Martyn Poliakoff of the University of Nottingham took home the Guinness World Record for the world's smallest periodic table in 2010. The tiny periodic table was etched onto one of the chemist's own hair. The table of elements only measured 90µm by 46µm.

Nine years later, the University of Nottingham has beaten their own record when they engraved an even tinier periodic table on a silicon chip, using the method of electron beam lithography or EBL.

As an added bonus, the silicon chip was not just engraved with the world's smallest periodic table, it was also engraved with two microscopic portraits! The periodic table, being six times smaller than the university's previous record, measures only 14µm by 7µm. The two portraits, of Dimitri Mendeleev and Yuri Oganessian, alongside the table, were 30μm by 30μm each. The portraits are said to be smaller than a fiber of wool.

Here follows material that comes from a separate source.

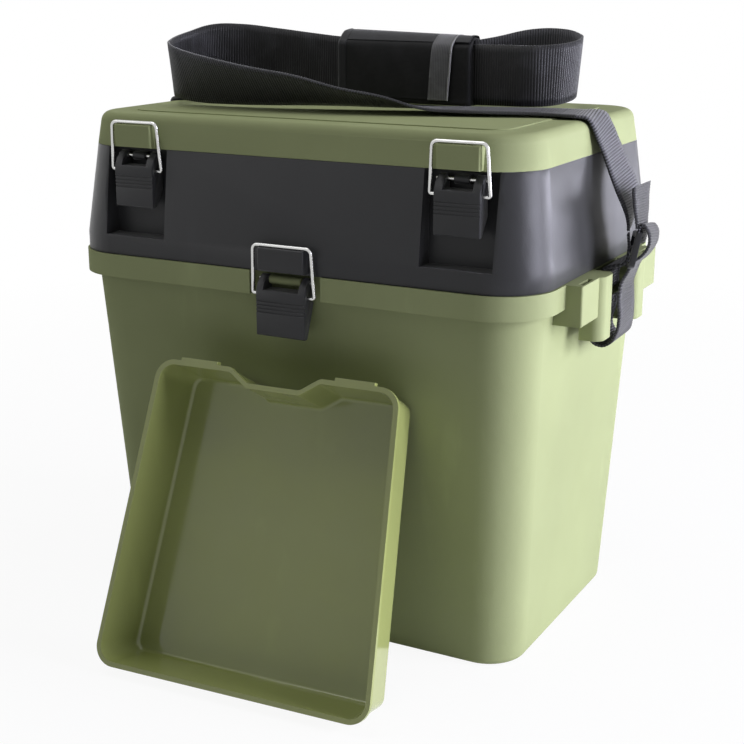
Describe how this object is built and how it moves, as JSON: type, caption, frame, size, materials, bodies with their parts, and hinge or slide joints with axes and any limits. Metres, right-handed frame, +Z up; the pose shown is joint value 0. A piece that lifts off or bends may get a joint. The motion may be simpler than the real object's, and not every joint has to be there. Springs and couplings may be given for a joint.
{
  "type": "fishing seat box",
  "caption": "Fishing seat box: tapered bucket, hinged case and seat lid held by lever latches, webbing strap with shoulder pad, and a lift-out tray leaning on its front.",
  "frame": {"origin": "centre of the bucket's footprint, on the floor", "axes": "X to the object's right seen from the latch side, Y to the hinges at the back, Z up"},
  "size_m": [0.4594, 0.3925, 0.4474],
  "materials": {
    "olive_plastic": "moulded, fine satin grain",
    "black_plastic": "moulded, soft sheen",
    "tray_plastic": "moulded, glossy",
    "steel": "bright drawn wire and rod",
    "webbing": "ribbed woven webbing",
    "pad_cloth": "smooth padded cloth"
  },
  "bodies": {
    "bucket": {"bucket": "olive_plastic", "case_hinge_pin_left": "steel", "case_hinge_pin_right": "steel", "latch_pin_centre": "steel", "strap_bar_left": "olive_plastic", "strap_bar_right": "olive_plastic", "strap_loop_left": "webbing", "strap_loop_right": "webbing"},
    "case": {"case": "black_plastic", "lid_hinge_pin_left": "steel", "lid_hinge_pin_right": "steel", "latch_pin_left": "steel", "latch_pin_right": "steel", "strap_buckle_left": "black_plastic", "strap_buckle_right": "black_plastic", "strap_side_left": "webbing", "strap_side_right": "webbing"},
    "lid": {"lid": "olive_plastic", "strap_top": "webbing", "shoulder_pad": "pad_cloth"},
    "tray": {"tray": "tray_plastic"},
    "lever_left": {"latch_lever_left": "black_plastic"},
    "bail_left": {"latch_bail_left": "steel"},
    "lever_right": {"latch_lever_right": "black_plastic"},
    "bail_right": {"latch_bail_right": "steel"},
    "lever_centre": {"latch_lever_centre": "black_plastic"},
    "bail_centre": {"latch_bail_centre": "steel"}
  },
  "joints": [
    {"name": "case_hinge", "type": "hinge", "parent": "bucket", "child": "case", "pos_m": [0, 0.141, 0.28315], "axis": [-1, 0, 0], "range_deg": [0, 95], "deforming": ["strap_loop_left", "strap_loop_right"]},
    {"name": "lid_hinge", "type": "hinge", "parent": "case", "child": "lid", "pos_m": [0, 0.13125, 0.36315], "axis": [-1, 0, 0], "range_deg": [0, 95], "deforming": ["strap_side_left", "strap_side_right"]},
    {"name": "lever_left_swing", "type": "hinge", "parent": "case", "child": "lever_left", "pos_m": [-0.1268, -0.12265, 0.357], "axis": [-1, 0, 0], "range_deg": [0, 70]},
    {"name": "bail_left_swing", "type": "hinge", "parent": "lever_left", "child": "bail_left", "pos_m": [-0.1268, -0.12765, 0.347], "axis": [1, 0, 0], "range_deg": [0, 84]},
    {"name": "lever_right_swing", "type": "hinge", "parent": "case", "child": "lever_right", "pos_m": [0.1352, -0.12265, 0.357], "axis": [-1, 0, 0], "range_deg": [0, 70]},
    {"name": "bail_right_swing", "type": "hinge", "parent": "lever_right", "child": "bail_right", "pos_m": [0.1352, -0.12765, 0.347], "axis": [1, 0, 0], "range_deg": [0, 84]},
    {"name": "lever_centre_swing", "type": "hinge", "parent": "bucket", "child": "lever_centre", "pos_m": [0.0042, -0.1324, 0.2777], "axis": [-1, 0, 0], "range_deg": [0, 70]},
    {"name": "bail_centre_swing", "type": "hinge", "parent": "lever_centre", "child": "bail_centre", "pos_m": [0.0042, -0.1374, 0.2677], "axis": [1, 0, 0], "range_deg": [0, 84]},
    {"name": "tray_slide", "type": "slide", "parent": "bucket", "child": "tray", "axis": [0, -1, 0], "range_m": [0, 0.3]}
  ],
  "couplings": [
    {"joint": "bail_left_swing", "follows": "lever_left_swing", "ratio": 1.2},
    {"joint": "bail_right_swing", "follows": "lever_right_swing", "ratio": 1.2},
    {"joint": "bail_centre_swing", "follows": "lever_centre_swing", "ratio": 1.2}
  ]
}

Mendeleev is a Russian chemist and inventor known for creating the periodic table of chemical elements. Oganessian, on the other hand, is a Russian nuclear physicist who co-discovered the heaviest element in the periodic table, number 118, oganesson. The non-metal element named after the physicist is a synthetic chemical element discovered on October 16, 2006.

The intricate work was done by Richard Cousins, an EBL technician at Nottingham. To carve out a pattern in a polymer film, Cousins used a beam of high energy electrons measuring only a few nanometers in diameter to make a resist. After that, radioactive ion etching is used to transfer the 3D pattern onto the silicon. Cousins finished the etching by using thermal evaporation to deposit a thin layer of gold into the chip where it will stick on areas etched by the EBL. Excess material was washed off using a solvent and the desired patterns, a periodic table, and two portraits, were left.

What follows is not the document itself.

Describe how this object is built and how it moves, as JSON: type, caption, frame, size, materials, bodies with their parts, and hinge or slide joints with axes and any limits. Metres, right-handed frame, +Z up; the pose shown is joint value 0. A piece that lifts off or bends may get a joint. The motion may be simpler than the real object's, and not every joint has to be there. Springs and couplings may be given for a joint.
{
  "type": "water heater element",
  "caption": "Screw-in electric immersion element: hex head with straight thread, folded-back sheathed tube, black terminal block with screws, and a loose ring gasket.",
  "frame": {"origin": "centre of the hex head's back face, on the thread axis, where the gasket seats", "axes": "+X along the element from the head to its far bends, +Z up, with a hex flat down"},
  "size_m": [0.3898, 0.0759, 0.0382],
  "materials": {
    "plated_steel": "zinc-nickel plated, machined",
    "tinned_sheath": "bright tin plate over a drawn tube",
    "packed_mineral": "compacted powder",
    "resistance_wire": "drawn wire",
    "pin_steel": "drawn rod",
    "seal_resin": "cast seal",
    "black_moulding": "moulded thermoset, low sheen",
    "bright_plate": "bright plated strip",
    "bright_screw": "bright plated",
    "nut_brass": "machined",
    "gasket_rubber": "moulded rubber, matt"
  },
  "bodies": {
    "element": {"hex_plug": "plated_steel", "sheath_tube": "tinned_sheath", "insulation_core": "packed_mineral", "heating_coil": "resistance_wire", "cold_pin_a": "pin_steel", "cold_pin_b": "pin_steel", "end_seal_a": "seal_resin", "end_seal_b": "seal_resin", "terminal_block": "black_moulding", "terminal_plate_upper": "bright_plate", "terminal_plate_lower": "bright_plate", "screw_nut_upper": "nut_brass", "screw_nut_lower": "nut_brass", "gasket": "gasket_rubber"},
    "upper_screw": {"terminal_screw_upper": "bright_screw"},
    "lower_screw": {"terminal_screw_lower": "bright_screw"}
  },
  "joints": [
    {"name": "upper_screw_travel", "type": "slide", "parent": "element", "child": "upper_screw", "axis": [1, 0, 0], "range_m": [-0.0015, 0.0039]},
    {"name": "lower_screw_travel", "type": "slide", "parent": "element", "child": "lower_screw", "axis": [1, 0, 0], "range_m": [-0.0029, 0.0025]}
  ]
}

The United Nations Educational, Scientific and Cultural Organization, UNESCO, has declared 2019 to be the International Year of the Periodic Table of Chemical Elements. Oganessian gave a keynote lecture on March 13, 2019, at the University of Nottingham as part of the year-long celebrations. UNESCO intends to emphasize the importance of the periodic table and its recognition as one of the most prominent achievements in science.

The timing of setting a new world record, and the speech held by Oganessian for the UNESCO-declared celebration, all came together as March 2019 marks the 150th year anniversary when Mendeleev established the periodic table.